L’interessamento che Don Bosco dimostrava allora per quelle lontane regioni era cagionato soltanto dall’ardente desiderio ch’egli aveva di portare la luce della fede ai popoli che vivevano ancora nella ignoranza delle verità religiose, e alla cui evangelizzazione pensava di inviare i suoi missionari.

Stimolato da questa ardente aspirazione della salvezza delle anime, intraprese lo studio di quelle lontane regioni e, illuminato soprannaturalmente dai sogni, aveva acquistato così vaste e precise cognizioni geografiche, da destare forte meraviglia in quelli che lo ascoltavano.

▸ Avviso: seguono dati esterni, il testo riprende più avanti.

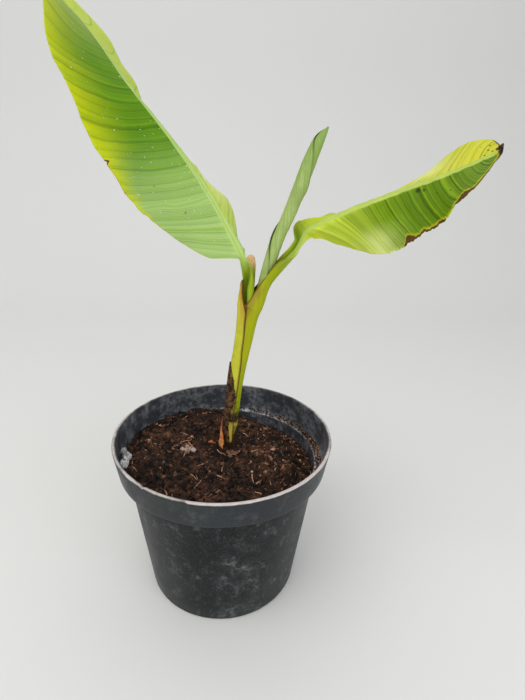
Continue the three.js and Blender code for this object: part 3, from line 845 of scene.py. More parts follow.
def join_strand(stalk, leaf, rows):
    """Joins stalk rows and blade rows into one spine. In the stalk the spine is the gutter's lowest
    line, a wall inside the keel, and it eases over to the midrib's own line."""
    t, spine, up = blade_frames(leaf, rows)
    count = len(stalk["centre"])
    centre = np.concatenate([stalk["centre"], spine[1:]])
    run = lengths(centre)
    run = run - run[count - 1]

    def carried_on(values, last=None):
        last = values[-1] if last is None else last
        return np.concatenate([values, np.full(rows - 1, last)])

    inner = carried_on(stalk["half"] - stalk["wall"])
    keel = np.concatenate([stalk["keel"], np.repeat(stalk["keel"][-1:], rows - 1, 0)])
    sink = inner * (1 - smoothstep(run, -24, 2))
    line = soften(centre, 3) + keel * sink[:, None]
    tangents = unit(np.gradient(line, axis=0))
    above = np.concatenate([np.repeat(up[:1], count - 1, 0), up])
    ups = square_to(lerp(-keel, above, smoothstep(run, -30, 6)[:, None]), tangents)
    return {
        "line": line,
        "centre": centre,
        "tangents": tangents,
        "up": ups,
        "lateral": np.cross(tangents, ups),
        "run": run,
        "along": np.concatenate([np.zeros(count - 1), t]),
        "inner": inner,
        "wall": carried_on(stalk["wall"]),
        "share": carried_on(stalk["share"], 1.0),
        "arm": {side: carried_on(arm) for side, arm in stalk["arm"].items()},
    }


def section_lanes(reach, rib_half, columns):
    """Distances from the spine out to the margin: an even step over the rib, then to the margin."""
    near = max(3, columns // 6)
    over_rib = rib_half * 1.9 * np.linspace(0, 1, near + 1)
    beyond = rib_half * 1.9 + (reach[:, None] - rib_half * 1.9) * np.linspace(0, 1, columns - near)
    return np.concatenate([over_rib, beyond[:, 1:]], axis=1)


def half_sheet(strand, leaf, side, columns, trim):
    """One half of the sheet. A point's direction across turns with its distance x from the spine: x
    over the radius in the stalk, up to the arm's angle, then a cup, and in the blade the fold plus
    curl x / reach. The place is the running sum of those directions."""
    run, t = strand["run"], strand["along"]
    width = leaf["half_width"] * blade_share(leaf, t) * trim(t, side)
    arm = strand["arm"][side]
    spread = np.maximum(width, np.interp(run, *leaf["foot_reach"][side]))
    opening = smoothstep(run, *leaf["opens"])
    reach = np.maximum(lerp(arm * strand["inner"], spread, opening), 1.0)
    rib = np.minimum(lerp(*leaf["rib"], t), 0.35 * reach)[:, None]
    x = section_lanes(reach, rib, columns)
    fold = bend(leaf["fold"][side], t)
    if side > 0:
        fold = fold - leaf["tuck"] * (1 - smoothstep(t, 0, 0.22))
    stalk_angle = np.minimum(x / strand["inner"][:, None], arm[:, None])
    blade_angle = fold[:, None] * smoothstep(x / rib, 0.7, 1.9) + leaf["curl"] * x / reach[:, None]
    cup = np.interp(run, *leaf["cup"][side])[:, None] * smoothstep(x / rib, 0.4, 2.2)
    unrolled = smoothstep(run, *leaf["unrolls"])[:, None]
    settled = smoothstep(run, *leaf["settles"][side])[:, None]
    angle = lerp(lerp(stalk_angle, cup, unrolled), blade_angle, settled)
    middle = (angle[:, 1:] + angle[:, :-1]) / 2
    step = np.diff(x, axis=1)

    def summed(directions):
        return np.pad(np.cumsum(directions * step, axis=1), ((0, 0), (1, 0)))[..., None]

    lateral, up = strand["lateral"][:, None], strand["up"][:, None]
    place = strand["line"][:, None] + side * summed(np.cos(middle)) * lateral
    place = place + summed(np.sin(middle)) * up
    normal = np.cos(angle)[..., None] * up - side * np.sin(angle)[..., None] * lateral
    return {"x": side * x, "edge": reach[:, None] - x, "place": place, "normal": normal}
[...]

Fu precisamente in queste circostanze che Mons. Desgrands, Presidente della Società Geografica di Lione, mentre nell’aprile 1883 Don Bosco era di passaggio colà, udendolo descrivere la Patagonia con tanta sicurezza e con tanti particolari, non capiva più in sé dallo stupore e gli propose di ripetere le medesime cose ai membri della Società in una seduta successiva; e Don Bosco, nonostante la difficoltà che provava a esporre tali cose in francese, accettò e venne fissato per la conferenza il sabato 14 aprile.

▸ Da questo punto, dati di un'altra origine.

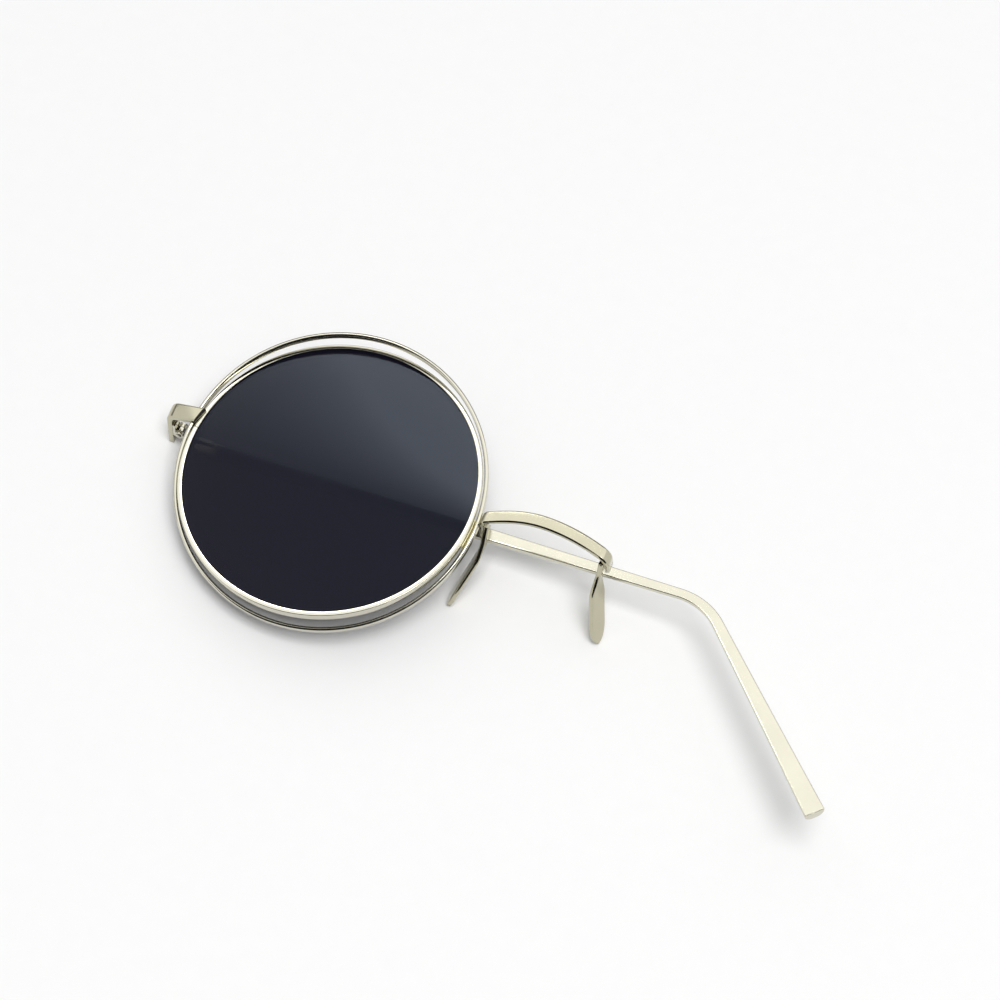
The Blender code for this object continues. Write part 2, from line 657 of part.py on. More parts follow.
def temple_line():
    """Stations of the temple: centre in X and Y, heading, and how far along it each lies."""
    stations = []
    butt = JOINT_REACH + RUNNING_GAP
    for k in range(TEMPLE_STEPS + 1):
        along = butt + (TEMPLE_LENGTH - butt) * k / TEMPLE_STEPS
        half = temple_size(along)[0] / 2
        stations.append((Vector((along, TEMPLE_EDGE_PLACE - half)), 0, along))
    centre = stations[-1][0] - Vector((0, EAR_BEND_RADIUS))
    bend_length = EAR_BEND_RADIUS * EAR_BEND_ANGLE
    for k in range(1, BEND_STEPS + 1):
        angle = EAR_BEND_ANGLE * k / BEND_STEPS
        point = centre + EAR_BEND_RADIUS * Vector((math.sin(angle), math.cos(angle)))
        stations.append((point, angle, TEMPLE_LENGTH + bend_length * k / BEND_STEPS))
    heading = Vector((math.cos(EAR_BEND_ANGLE), -math.sin(EAR_BEND_ANGLE)))
    last = stations[-1][0]
    for k in range(1, EAR_STEPS + 1):
        reach = EAR_LENGTH * k / EAR_STEPS
        stations.append((last + heading * reach, EAR_BEND_ANGLE, TEMPLE_LENGTH + bend_length + reach))
    return stations


def make_temple(pivot):
    """Half-round strip with its flat side towards the lens when folded."""
    sections = []
    for point, heading, along in temple_line():
        width, thickness = temple_size(along)
        across = Vector((math.sin(heading), math.cos(heading), 0))
        centre = Vector((point.x, point.y, -HINGE_OFFSET))
        sections.append(place(half_round_outline(width, thickness), centre, across, Vector((0, 0, 1))))
    add_piece(loft("temple", sections), pale_gold, pivot)


def lowest_corner(name, up):
    """The corner of a piece that lies lowest along a direction."""
    item = bpy.data.objects[name]
    corners = [item.matrix_world @ vertex.co for vertex in item.data.vertices]
    return min(corners, key=lambda corner: corner.dot(up))


def table_direction():
    """The way up when the endpiece's foot and both pad tips touch the table."""
    up = Vector((0, 0, 1))
    for _ in range(SETTLING_ROUNDS):
        foot = lowest_corner("endpiece", up)
        left = lowest_corner("left_nose_pad", up)
        right = lowest_corner("right_nose_pad", up)
        up = (left - foot).cross(right - foot).normalized()
    return up


def stand_on_table(front):
    """Turns the front to lie on its three feet and centres the whole piece over the origin."""
    bpy.context.view_layer.update()
    up = table_direction()
    ahead = (Vector((1, 0, 0)) - up * up.x).normalized()
    turn = Matrix((ahead, up.cross(ahead), up)).to_4x4()
    front.matrix_basis = turn
    bpy.context.view_layer.update()
    pieces = [item for item in bpy.data.objects if item.type == "MESH" and not item.hide_render]
    corners = [item.matrix_world @ vertex.co for item in pieces for vertex in item.data.vertices]
    low = Vector([min(corner[i] for corner in corners) for i in range(3)])
    high = Vector([max(corner[i] for corner in corners) for i in range(3)])
    shift = Vector((-(low.x + high.x) / 2, -(low.y + high.y) / 2, -low.z))
    front.matrix_basis = Matrix.Translation(shift) @ turn


def make_front(front):
    make_outer_rim(front)
    make_lens_rim(front)
    make_lens(front)
    make_rim_strut(front)
    make_rim_lock(front)
    make_endpiece(front)
    make_bridge(front)
    make_nose_pads(front)


def make_folded_temple(front):
    """Hinge and temple; the pivot turns about its own Y to open the temple."""
    hinge = empty("hinge_frame", front, hinge_matrix())
    make_front_leaf(hinge)
    make_hinge_screw(hinge)
    over_fold = TEMPLE_FOLD - math.pi / 2
    pivot = empty("temple_pivot", hinge, Matrix.Rotation(-over_fold, 4, "Y"))
    make_temple_leaf(pivot)
    make_temple(pivot)


def main():
    clear_scene()
    front = empty("front_frame", None, Matrix.Identity(4))
    make_front(front)
    make_folded_temple(front)
    stand_on_table(front)


main()
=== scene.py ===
"""Looks of the one-lens sunglasses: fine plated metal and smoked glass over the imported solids, on white.

Sizes are in metres. The front's own frame has X from the hinge to the bridge, Y to the brow and Z out of
the lens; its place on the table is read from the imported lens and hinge.
"""
import json
import math

import bmesh
import bpy
from mathutils import Matrix, Vector


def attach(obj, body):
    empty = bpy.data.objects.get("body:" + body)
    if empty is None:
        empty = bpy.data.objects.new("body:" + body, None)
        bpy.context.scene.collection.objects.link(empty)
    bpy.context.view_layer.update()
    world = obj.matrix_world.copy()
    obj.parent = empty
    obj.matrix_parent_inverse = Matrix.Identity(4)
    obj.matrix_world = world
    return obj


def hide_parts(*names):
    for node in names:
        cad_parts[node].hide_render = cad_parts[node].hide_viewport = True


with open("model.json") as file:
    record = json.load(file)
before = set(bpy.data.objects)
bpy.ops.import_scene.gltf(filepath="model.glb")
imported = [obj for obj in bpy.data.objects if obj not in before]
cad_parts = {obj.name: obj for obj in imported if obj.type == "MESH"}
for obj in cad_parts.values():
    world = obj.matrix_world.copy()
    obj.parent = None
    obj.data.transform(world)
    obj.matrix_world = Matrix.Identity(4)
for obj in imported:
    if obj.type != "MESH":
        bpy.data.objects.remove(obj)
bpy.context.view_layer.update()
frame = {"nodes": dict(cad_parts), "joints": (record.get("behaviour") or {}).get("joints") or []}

# Seats
SEAT_GAP = 0.00006

# Lens rim and the outer rim that crosses it
LENS_OPENING_RADIUS = 0.02606
LENS_RIM_WIDTH = 0.00084
LENS_RIM_DEPTH = 0.0016
LENS_RIM_EDGE = 0.00014
LENS_RIM_RISE = 0.00055
GROOVE_DEPTH = 0.00042
GROOVE_WIDTH = 0.0009
GROOVE_PLACE = 0.00085
RIM_SPLIT = 0.00014
RIM_SPLIT_ANGLE = math.radians(176.7)
CROSSING_ANGLE = math.radians(7.8)
CROSSING_HEADING = math.radians(4.5)
RIM_CLEARANCE = 0.00028
OUTER_RIM_WIDTH = 0.00075
OUTER_RIM_DEPTH = 0.0014
OUTER_RIM_EDGE = 0.0001
OUTER_RIM_CROWN = math.radians(52)

# Lens
LENS_RECESS = 0.0004
LENS_THICKNESS = 0.0018

# Strut between the rims
STRUT_LENGTH = 0.0053
STRUT_DEPTH = 0.0016
STRUT_ANGLE = math.radians(-4.2)
STRUT_EDGE = 0.00005

# Endpiece
ENDPIECE_WIDTH = 0.003
ENDPIECE_THICKNESS = 0.0011
ENDPIECE_LAP = 0.0003
ENDPIECE_HEIGHT = 0.0013
ENDPIECE_PLACE = 0.0036
ENDPIECE_SLOPE = math.radians(17)
ENDPIECE_END_ANGLE = math.radians(15)
ENDPIECE_BEND = 0.0024
ENDPIECE_RUN = 0.00546
LEG_FLARE = math.radians(4)
PANTOSCOPIC_TILT = math.radians(9)
STRIP_EDGE = 0.00008
STRIP_CHAMFER = 0.00028
STRIP_CHAMFER_ANGLE = math.radians(40)

# Hinge
HINGE_BACK = 0.0061
HINGE_PLACE = -0.0005
JOINT_REACH = 0.003
KNUCKLE_RADIUS = 0.00092
KNUCKLE_CLEARANCE = 0.00023
RUNNING_GAP = 0.00005

# Temple
TEMPLE_LENGTH = 0.09496
TEMPLE_EDGE_PLACE = 0.00054
TEMPLE_FOLD = math.radians(90.5)
TEMPLE_ROOT_WIDTH = 0.0034
TEMPLE_WAIST_WIDTH = 0.00182
TEMPLE_TIP_WIDTH = 0.0036
TEMPLE_ROOT_THICKNESS = 0.0014
TEMPLE_WAIST_THICKNESS = 0.0013
TEMPLE_TIP_THICKNESS = 0.0021
TEMPLE_EDGE = 0.00018
TIP_GROWTH_POWER = 1.3
ROOT_BELLY_POWER = 0.2
TIP_BELLY_POWER = 0.85
EAR_BEND_ANGLE = math.radians(46.8)
EAR_BEND_RADIUS = 0.01104
EAR_LENGTH = 0.03924

# Bridge
BRIDGE_SPAN = 0.0238
BRIDGE_RISE = 0.0028
BRIDGE_PLACE = 0.0012
BRIDGE_HEIGHT = 0.0009
BRIDGE_WIDTH = 0.0024
BRIDGE_THICKNESS = 0.0008
BRIDGE_BEND = 0.0011
BRIDGE_RIGHT_BEND = 0.0018
BRIDGE_RIM_LEG = 0.0017
BRIDGE_PAD_LEG = 0.0033
ARCH_PEAK_SHARE = 0.44
ARCH_RISE_POWER = 0.9
ARCH_FALL_POWER = 1.9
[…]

Il nome del “venerabile taumaturgo” e la curiosità di sentire che cosa avrebbe detto intorno a una contrada ancora molto avvolta nel mistero, attrasse in gran numero soci e studiosi. Non fu una conferenza, disse la stampa, ma una causerie, una conversazione originale, amena, spiritosa, istruttiva; il suo fare a un tempo serio, fine e festevole diede alla tornata un’impronta simpaticissima. Avevano tutti dinanzi la carta geografica della Patagonia e Don Bosco descriveva minutamente fauna, flora, geologia, miniere, laghi, fiumi, abitanti con meraviglia degli ascoltatori, che ora abbassavano gli occhi sulla carta, ora li alzavano a guardare lui stupefatti. Finita che ebbe la sua esposizione, gli domandarono donde avesse attinto tante belle notizie; egli si limitò a rispondere che quanto aveva detto era verità.

Crediamo, aggiunge lo storico della Congregazione Salesiana Don Ceria, che la Società abbia voluto controllare le affermazioni di Don Bosco, poiché aspettò fino al 1886 per dar prova di essere nella convinzione che egli non aveva giocato di fantasia, e la prova fu decretargli e far coniare appositamente per lui una medaglia d’oro con la motivazione di aver egli ben meritato della Società Geografica.